--- Start The input ---

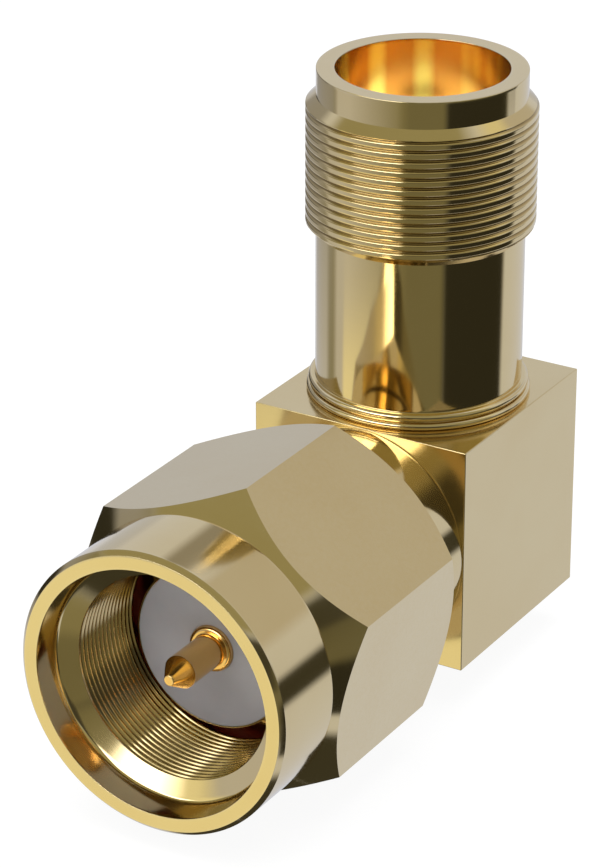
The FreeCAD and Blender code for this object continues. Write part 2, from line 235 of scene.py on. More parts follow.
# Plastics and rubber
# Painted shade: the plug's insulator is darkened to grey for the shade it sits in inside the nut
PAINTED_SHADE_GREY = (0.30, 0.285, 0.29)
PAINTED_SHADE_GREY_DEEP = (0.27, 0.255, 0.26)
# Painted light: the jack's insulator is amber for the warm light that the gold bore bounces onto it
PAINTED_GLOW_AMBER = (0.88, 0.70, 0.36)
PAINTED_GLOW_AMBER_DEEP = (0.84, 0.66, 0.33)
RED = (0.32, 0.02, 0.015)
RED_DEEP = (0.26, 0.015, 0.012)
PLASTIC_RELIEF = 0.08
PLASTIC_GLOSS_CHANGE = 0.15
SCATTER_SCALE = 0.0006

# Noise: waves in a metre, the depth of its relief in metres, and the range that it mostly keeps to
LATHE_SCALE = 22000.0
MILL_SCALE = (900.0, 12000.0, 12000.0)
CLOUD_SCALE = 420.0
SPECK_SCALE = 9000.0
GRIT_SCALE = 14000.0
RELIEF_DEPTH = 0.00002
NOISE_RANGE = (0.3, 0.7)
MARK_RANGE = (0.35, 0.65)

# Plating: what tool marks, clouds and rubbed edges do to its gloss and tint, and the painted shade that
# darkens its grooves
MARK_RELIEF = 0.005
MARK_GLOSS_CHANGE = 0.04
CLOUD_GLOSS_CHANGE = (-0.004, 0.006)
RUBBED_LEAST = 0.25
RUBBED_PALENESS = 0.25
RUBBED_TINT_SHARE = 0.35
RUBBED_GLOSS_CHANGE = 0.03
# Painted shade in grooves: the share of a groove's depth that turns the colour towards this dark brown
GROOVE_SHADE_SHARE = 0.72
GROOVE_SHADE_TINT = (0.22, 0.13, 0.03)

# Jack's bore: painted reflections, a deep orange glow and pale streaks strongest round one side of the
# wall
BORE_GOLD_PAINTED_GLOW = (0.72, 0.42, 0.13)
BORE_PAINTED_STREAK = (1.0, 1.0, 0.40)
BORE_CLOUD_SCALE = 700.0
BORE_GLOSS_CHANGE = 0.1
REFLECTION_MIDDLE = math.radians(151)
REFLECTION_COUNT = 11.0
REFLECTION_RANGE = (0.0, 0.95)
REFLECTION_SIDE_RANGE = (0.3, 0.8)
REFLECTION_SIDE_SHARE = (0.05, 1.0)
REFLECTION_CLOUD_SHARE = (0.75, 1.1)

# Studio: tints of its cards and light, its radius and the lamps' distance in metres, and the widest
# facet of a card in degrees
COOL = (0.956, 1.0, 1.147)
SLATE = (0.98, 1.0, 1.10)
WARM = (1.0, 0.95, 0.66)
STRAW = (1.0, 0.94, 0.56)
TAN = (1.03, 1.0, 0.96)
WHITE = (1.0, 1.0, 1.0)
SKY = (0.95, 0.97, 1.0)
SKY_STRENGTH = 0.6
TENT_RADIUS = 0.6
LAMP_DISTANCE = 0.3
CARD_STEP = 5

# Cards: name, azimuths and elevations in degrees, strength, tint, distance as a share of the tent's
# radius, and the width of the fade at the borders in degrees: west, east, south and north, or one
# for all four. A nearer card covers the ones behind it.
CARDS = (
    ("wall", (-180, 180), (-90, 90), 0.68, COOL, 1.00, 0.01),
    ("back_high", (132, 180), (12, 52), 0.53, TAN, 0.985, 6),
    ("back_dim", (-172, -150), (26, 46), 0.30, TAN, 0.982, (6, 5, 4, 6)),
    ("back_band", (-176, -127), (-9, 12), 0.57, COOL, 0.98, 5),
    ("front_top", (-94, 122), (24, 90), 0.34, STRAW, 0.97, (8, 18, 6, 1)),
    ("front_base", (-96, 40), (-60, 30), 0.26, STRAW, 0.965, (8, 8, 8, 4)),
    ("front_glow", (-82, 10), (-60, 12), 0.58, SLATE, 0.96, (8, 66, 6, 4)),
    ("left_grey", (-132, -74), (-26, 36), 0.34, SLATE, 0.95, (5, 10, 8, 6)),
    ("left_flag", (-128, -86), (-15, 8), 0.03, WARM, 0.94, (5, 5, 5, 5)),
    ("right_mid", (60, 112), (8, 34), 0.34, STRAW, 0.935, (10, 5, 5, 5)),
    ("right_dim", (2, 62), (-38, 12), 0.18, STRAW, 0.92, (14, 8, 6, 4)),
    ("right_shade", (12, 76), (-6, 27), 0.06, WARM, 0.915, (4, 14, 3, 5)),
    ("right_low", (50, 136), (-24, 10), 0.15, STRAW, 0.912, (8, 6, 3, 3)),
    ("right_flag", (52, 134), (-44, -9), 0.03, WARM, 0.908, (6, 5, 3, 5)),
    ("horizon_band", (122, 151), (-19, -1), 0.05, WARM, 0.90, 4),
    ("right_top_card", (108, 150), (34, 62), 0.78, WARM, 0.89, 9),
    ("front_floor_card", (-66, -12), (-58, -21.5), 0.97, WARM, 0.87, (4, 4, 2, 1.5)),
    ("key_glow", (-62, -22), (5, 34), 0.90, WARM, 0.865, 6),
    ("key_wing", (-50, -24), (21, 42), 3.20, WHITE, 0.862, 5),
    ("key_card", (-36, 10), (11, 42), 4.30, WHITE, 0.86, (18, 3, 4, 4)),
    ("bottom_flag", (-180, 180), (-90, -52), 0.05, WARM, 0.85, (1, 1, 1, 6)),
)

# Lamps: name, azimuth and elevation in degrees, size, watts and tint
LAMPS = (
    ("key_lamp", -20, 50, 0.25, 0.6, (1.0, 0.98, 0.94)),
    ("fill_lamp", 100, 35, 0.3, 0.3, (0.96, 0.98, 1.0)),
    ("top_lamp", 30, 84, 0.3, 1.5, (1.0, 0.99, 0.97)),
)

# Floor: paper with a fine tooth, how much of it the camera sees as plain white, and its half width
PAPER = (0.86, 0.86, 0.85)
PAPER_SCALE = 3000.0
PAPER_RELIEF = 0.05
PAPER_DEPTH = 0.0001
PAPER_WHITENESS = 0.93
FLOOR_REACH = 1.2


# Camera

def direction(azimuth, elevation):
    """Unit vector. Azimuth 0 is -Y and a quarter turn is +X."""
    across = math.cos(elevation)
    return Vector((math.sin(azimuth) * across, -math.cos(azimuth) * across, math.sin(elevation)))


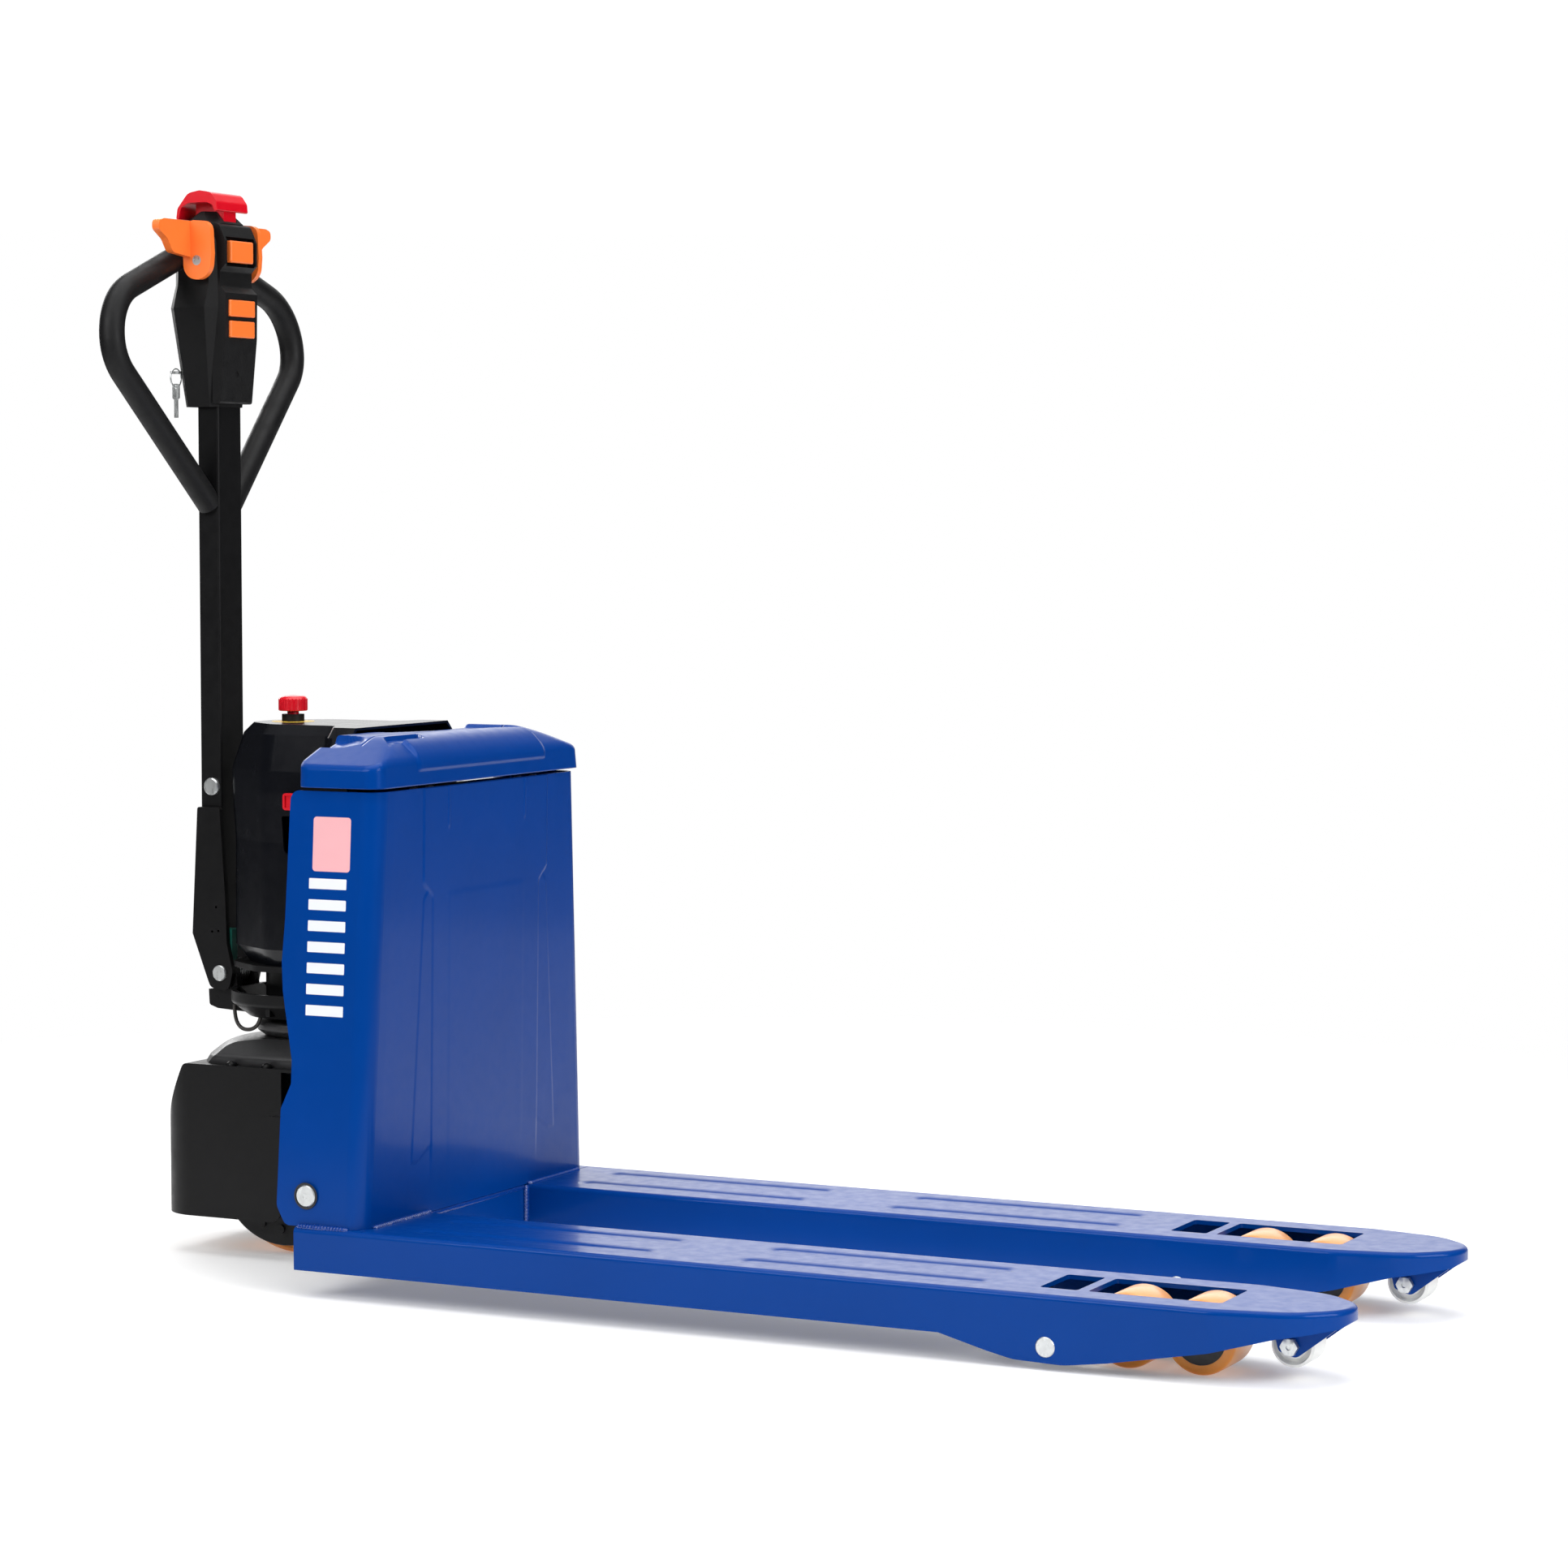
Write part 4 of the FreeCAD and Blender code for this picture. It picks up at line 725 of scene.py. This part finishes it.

--- End The input ---

[Prompt]: Write every line of the material above again, exactly.

[Solution to this exercise]:
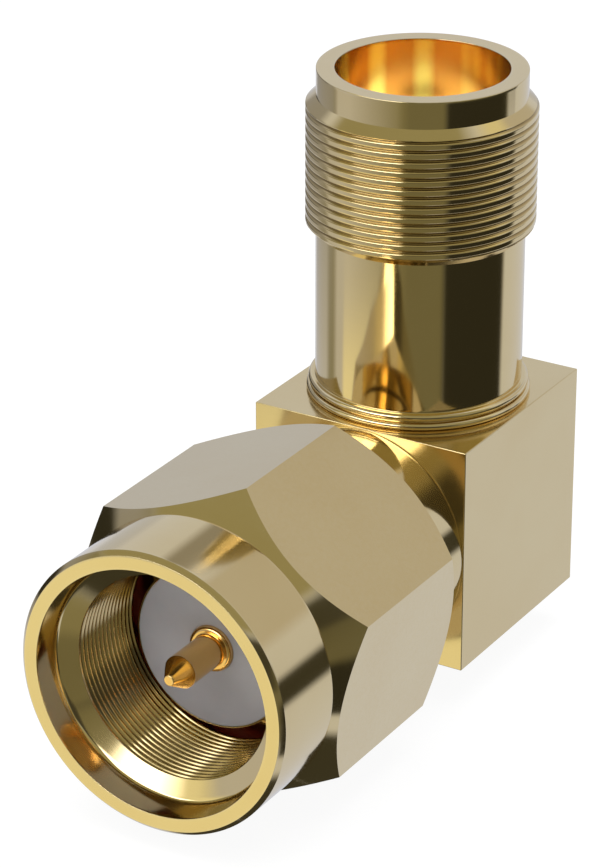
The FreeCAD and Blender code for this object continues. Write part 2, from line 235 of scene.py on. More parts follow.
# Plastics and rubber
# Painted shade: the plug's insulator is darkened to grey for the shade it sits in inside the nut
PAINTED_SHADE_GREY = (0.30, 0.285, 0.29)
PAINTED_SHADE_GREY_DEEP = (0.27, 0.255, 0.26)
# Painted light: the jack's insulator is amber for the warm light that the gold bore bounces onto it
PAINTED_GLOW_AMBER = (0.88, 0.70, 0.36)
PAINTED_GLOW_AMBER_DEEP = (0.84, 0.66, 0.33)
RED = (0.32, 0.02, 0.015)
RED_DEEP = (0.26, 0.015, 0.012)
PLASTIC_RELIEF = 0.08
PLASTIC_GLOSS_CHANGE = 0.15
SCATTER_SCALE = 0.0006

# Noise: waves in a metre, the depth of its relief in metres, and the range that it mostly keeps to
LATHE_SCALE = 22000.0
MILL_SCALE = (900.0, 12000.0, 12000.0)
CLOUD_SCALE = 420.0
SPECK_SCALE = 9000.0
GRIT_SCALE = 14000.0
RELIEF_DEPTH = 0.00002
NOISE_RANGE = (0.3, 0.7)
MARK_RANGE = (0.35, 0.65)

# Plating: what tool marks, clouds and rubbed edges do to its gloss and tint, and the painted shade that
# darkens its grooves
MARK_RELIEF = 0.005
MARK_GLOSS_CHANGE = 0.04
CLOUD_GLOSS_CHANGE = (-0.004, 0.006)
RUBBED_LEAST = 0.25
RUBBED_PALENESS = 0.25
RUBBED_TINT_SHARE = 0.35
RUBBED_GLOSS_CHANGE = 0.03
# Painted shade in grooves: the share of a groove's depth that turns the colour towards this dark brown
GROOVE_SHADE_SHARE = 0.72
GROOVE_SHADE_TINT = (0.22, 0.13, 0.03)

# Jack's bore: painted reflections, a deep orange glow and pale streaks strongest round one side of the
# wall
BORE_GOLD_PAINTED_GLOW = (0.72, 0.42, 0.13)
BORE_PAINTED_STREAK = (1.0, 1.0, 0.40)
BORE_CLOUD_SCALE = 700.0
BORE_GLOSS_CHANGE = 0.1
REFLECTION_MIDDLE = math.radians(151)
REFLECTION_COUNT = 11.0
REFLECTION_RANGE = (0.0, 0.95)
REFLECTION_SIDE_RANGE = (0.3, 0.8)
REFLECTION_SIDE_SHARE = (0.05, 1.0)
REFLECTION_CLOUD_SHARE = (0.75, 1.1)

# Studio: tints of its cards and light, its radius and the lamps' distance in metres, and the widest
# facet of a card in degrees
COOL = (0.956, 1.0, 1.147)
SLATE = (0.98, 1.0, 1.10)
WARM = (1.0, 0.95, 0.66)
STRAW = (1.0, 0.94, 0.56)
TAN = (1.03, 1.0, 0.96)
WHITE = (1.0, 1.0, 1.0)
SKY = (0.95, 0.97, 1.0)
SKY_STRENGTH = 0.6
TENT_RADIUS = 0.6
LAMP_DISTANCE = 0.3
CARD_STEP = 5

# Cards: name, azimuths and elevations in degrees, strength, tint, distance as a share of the tent's
# radius, and the width of the fade at the borders in degrees: west, east, south and north, or one
# for all four. A nearer card covers the ones behind it.
CARDS = (
    ("wall", (-180, 180), (-90, 90), 0.68, COOL, 1.00, 0.01),
    ("back_high", (132, 180), (12, 52), 0.53, TAN, 0.985, 6),
    ("back_dim", (-172, -150), (26, 46), 0.30, TAN, 0.982, (6, 5, 4, 6)),
    ("back_band", (-176, -127), (-9, 12), 0.57, COOL, 0.98, 5),
    ("front_top", (-94, 122), (24, 90), 0.34, STRAW, 0.97, (8, 18, 6, 1)),
    ("front_base", (-96, 40), (-60, 30), 0.26, STRAW, 0.965, (8, 8, 8, 4)),
    ("front_glow", (-82, 10), (-60, 12), 0.58, SLATE, 0.96, (8, 66, 6, 4)),
    ("left_grey", (-132, -74), (-26, 36), 0.34, SLATE, 0.95, (5, 10, 8, 6)),
    ("left_flag", (-128, -86), (-15, 8), 0.03, WARM, 0.94, (5, 5, 5, 5)),
    ("right_mid", (60, 112), (8, 34), 0.34, STRAW, 0.935, (10, 5, 5, 5)),
    ("right_dim", (2, 62), (-38, 12), 0.18, STRAW, 0.92, (14, 8, 6, 4)),
    ("right_shade", (12, 76), (-6, 27), 0.06, WARM, 0.915, (4, 14, 3, 5)),
    ("right_low", (50, 136), (-24, 10), 0.15, STRAW, 0.912, (8, 6, 3, 3)),
    ("right_flag", (52, 134), (-44, -9), 0.03, WARM, 0.908, (6, 5, 3, 5)),
    ("horizon_band", (122, 151), (-19, -1), 0.05, WARM, 0.90, 4),
    ("right_top_card", (108, 150), (34, 62), 0.78, WARM, 0.89, 9),
    ("front_floor_card", (-66, -12), (-58, -21.5), 0.97, WARM, 0.87, (4, 4, 2, 1.5)),
    ("key_glow", (-62, -22), (5, 34), 0.90, WARM, 0.865, 6),
    ("key_wing", (-50, -24), (21, 42), 3.20, WHITE, 0.862, 5),
    ("key_card", (-36, 10), (11, 42), 4.30, WHITE, 0.86, (18, 3, 4, 4)),
    ("bottom_flag", (-180, 180), (-90, -52), 0.05, WARM, 0.85, (1, 1, 1, 6)),
)

# Lamps: name, azimuth and elevation in degrees, size, watts and tint
LAMPS = (
    ("key_lamp", -20, 50, 0.25, 0.6, (1.0, 0.98, 0.94)),
    ("fill_lamp", 100, 35, 0.3, 0.3, (0.96, 0.98, 1.0)),
    ("top_lamp", 30, 84, 0.3, 1.5, (1.0, 0.99, 0.97)),
)

# Floor: paper with a fine tooth, how much of it the camera sees as plain white, and its half width
PAPER = (0.86, 0.86, 0.85)
PAPER_SCALE = 3000.0
PAPER_RELIEF = 0.05
PAPER_DEPTH = 0.0001
PAPER_WHITENESS = 0.93
FLOOR_REACH = 1.2


# Camera

def direction(azimuth, elevation):
    """Unit vector. Azimuth 0 is -Y and a quarter turn is +X."""
    across = math.cos(elevation)
    return Vector((math.sin(azimuth) * across, -math.cos(azimuth) * across, math.sin(elevation)))


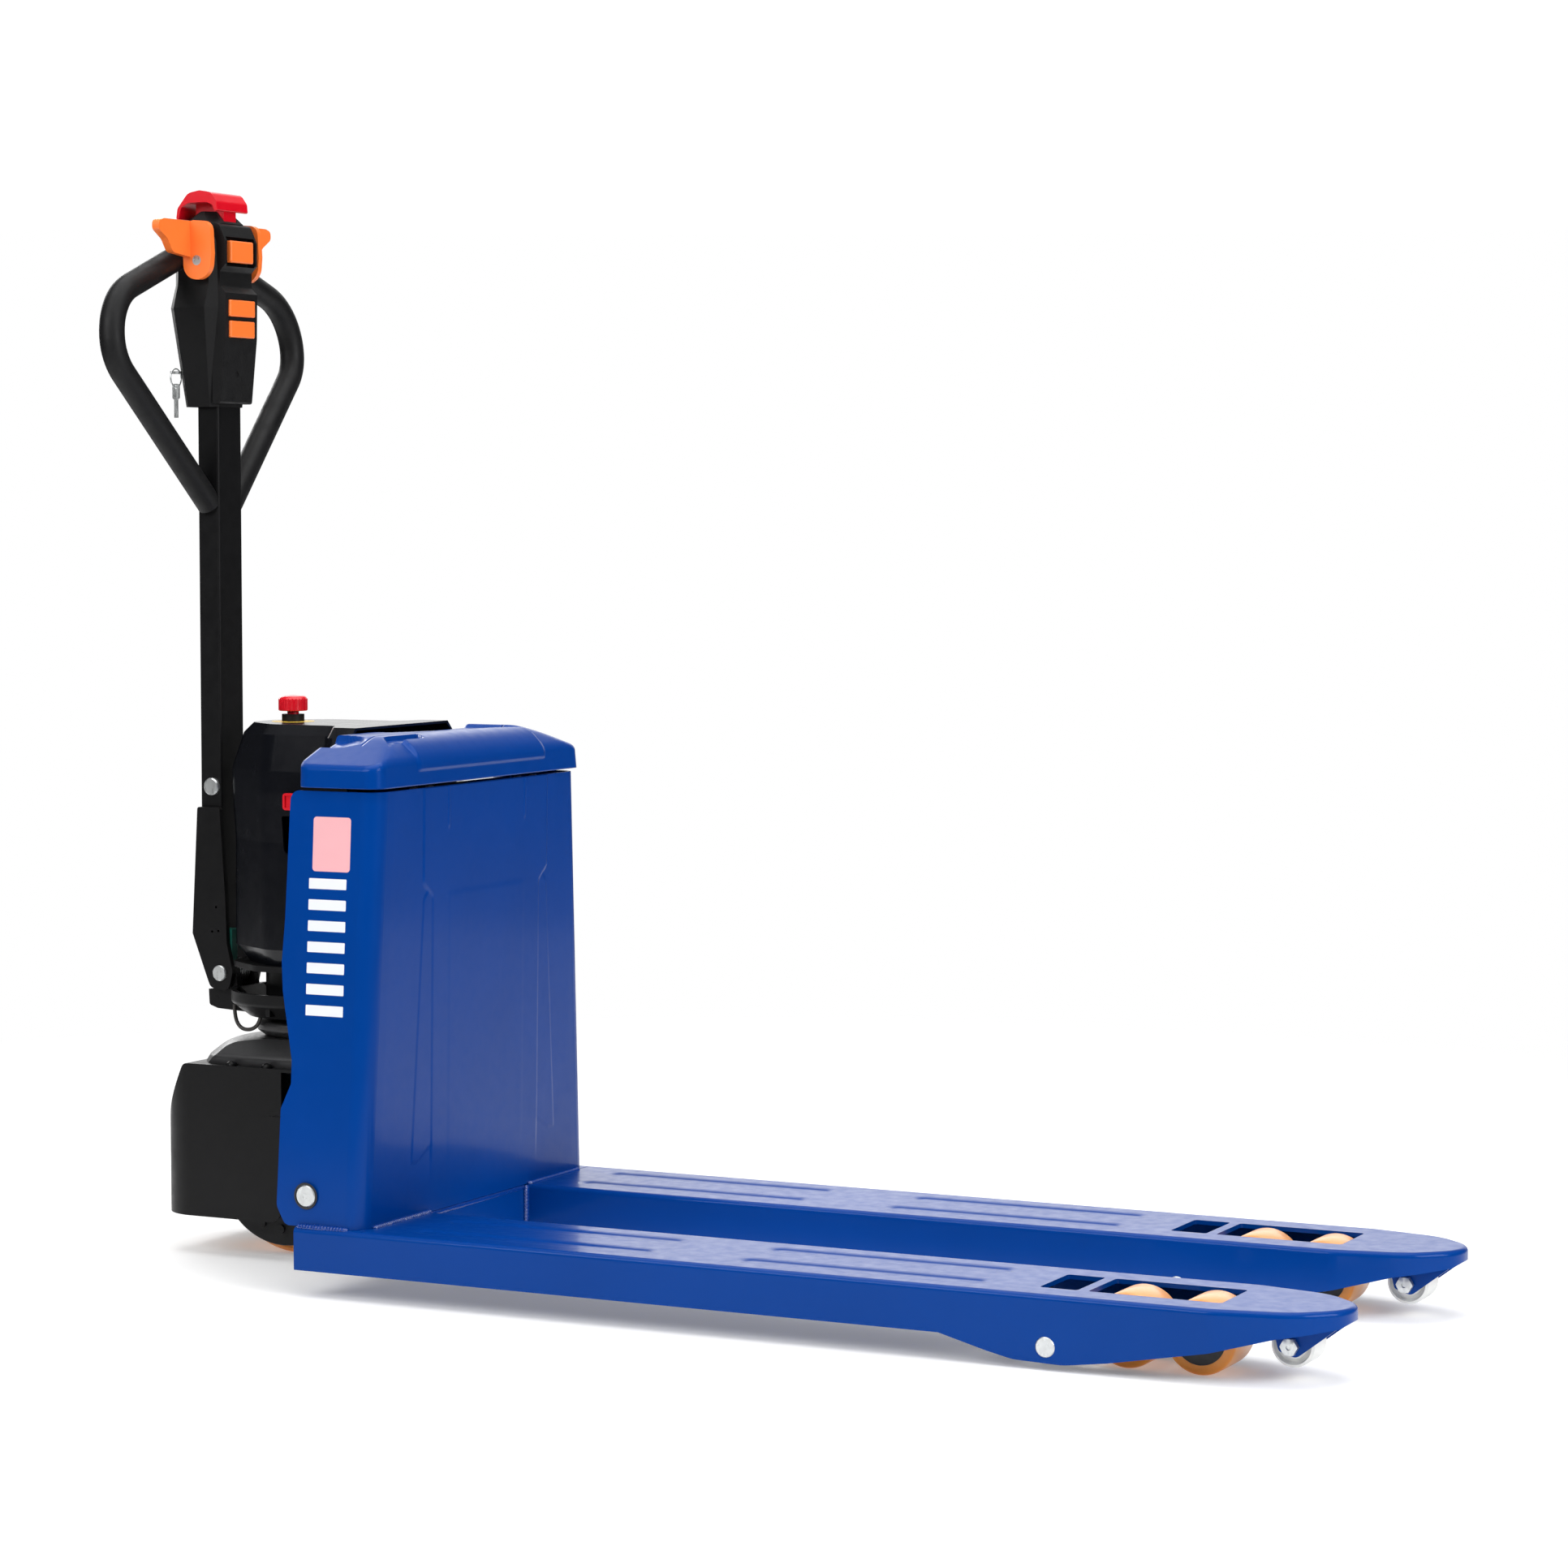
Write part 4 of the FreeCAD and Blender code for this picture. It picks up at line 725 of scene.py. This part finishes it.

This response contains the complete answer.